"I know I've done something very wrong," a soft-spoken and teary eyed Jason Smathers told U.S. District Judge Alvin Hellerstein.
The judge credited the 25-year-old former Harpers Ferry, W. Va., resident for his contrition and efforts to help the government before he pleaded guilty to conspiracy charges. A plea deal had called for a sentence of at least a year and a half in prison.
In a letter from Smathers to the court that was read partially into the record by Assistant U.S. Attorney David Siegal, Smathers tried to explain the crimes that AOL has said cost the company at least $400,000 and possibly millions of dollars.
"Cyberspace is a new and strange place," Siegal said Smathers wrote. "I was good at navigating in that frontier and I became an outlaw."
As the judge indicated he would be lenient toward Smathers, Siegal told Hellerstein that the public needs to learn from the case that the "Internet is not lawless."
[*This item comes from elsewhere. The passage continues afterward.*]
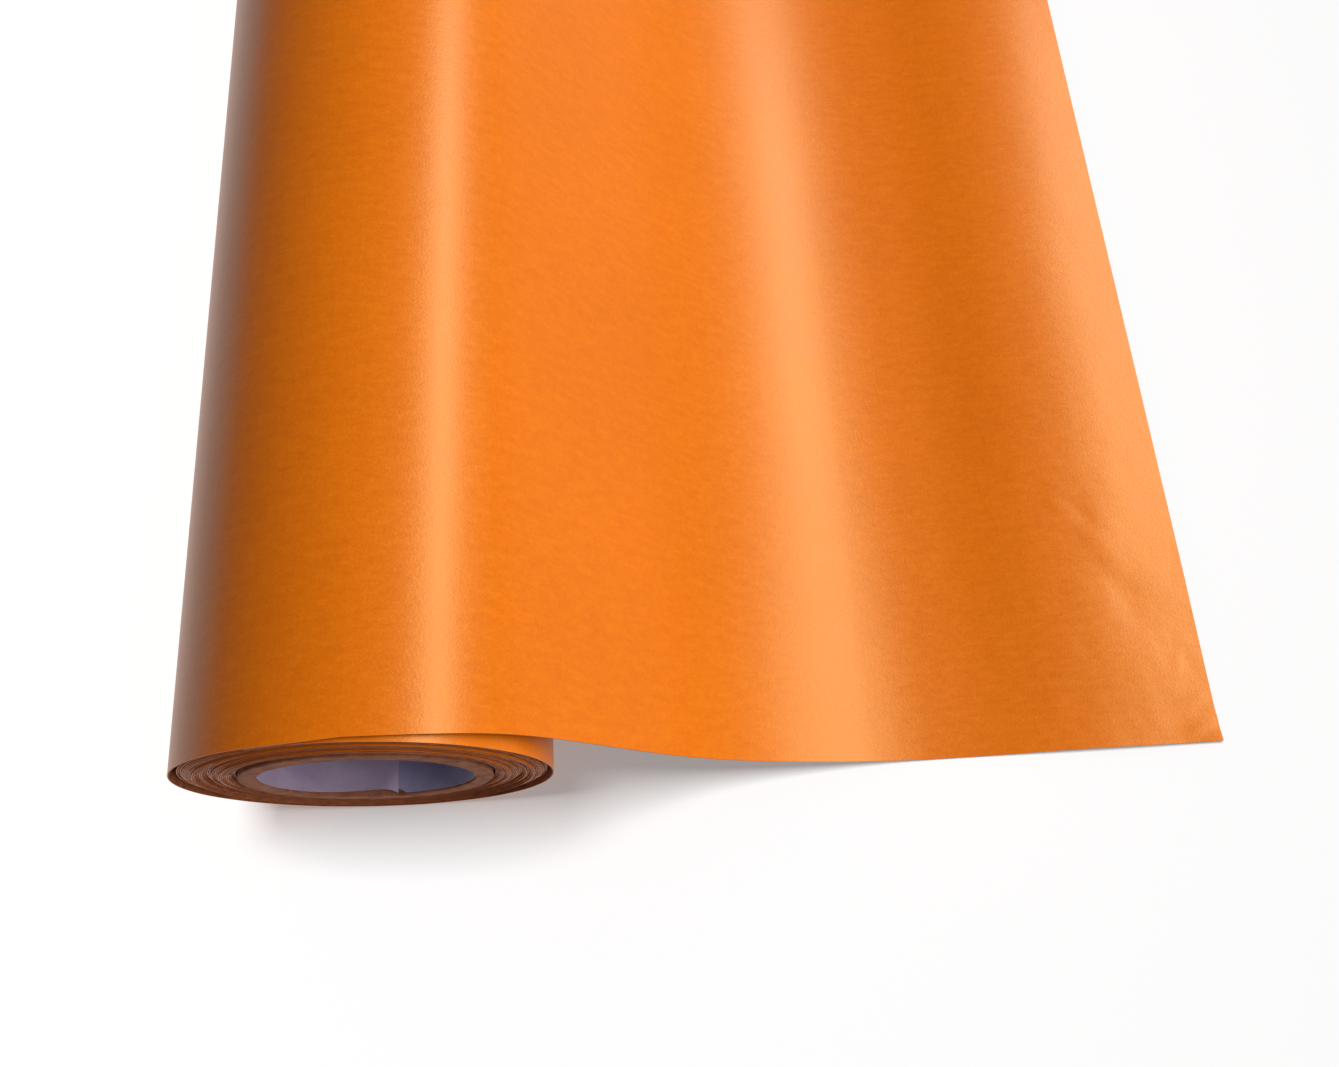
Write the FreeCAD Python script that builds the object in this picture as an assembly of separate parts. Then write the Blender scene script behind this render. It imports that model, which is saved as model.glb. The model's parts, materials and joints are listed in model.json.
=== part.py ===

"The public at large has an interest in making sure people respect the same values that apply in everyday life, on the Internet," Siegal said.
The judge imposed the reduced sentence of one year and three months, saying he recognized that Smathers cooperated fully with the government but did not have the kind of information that would have helped to build other criminal cases.
He said leniency was appropriate for "someone who tries hard to bare his soul but doesn't have the information the government needs."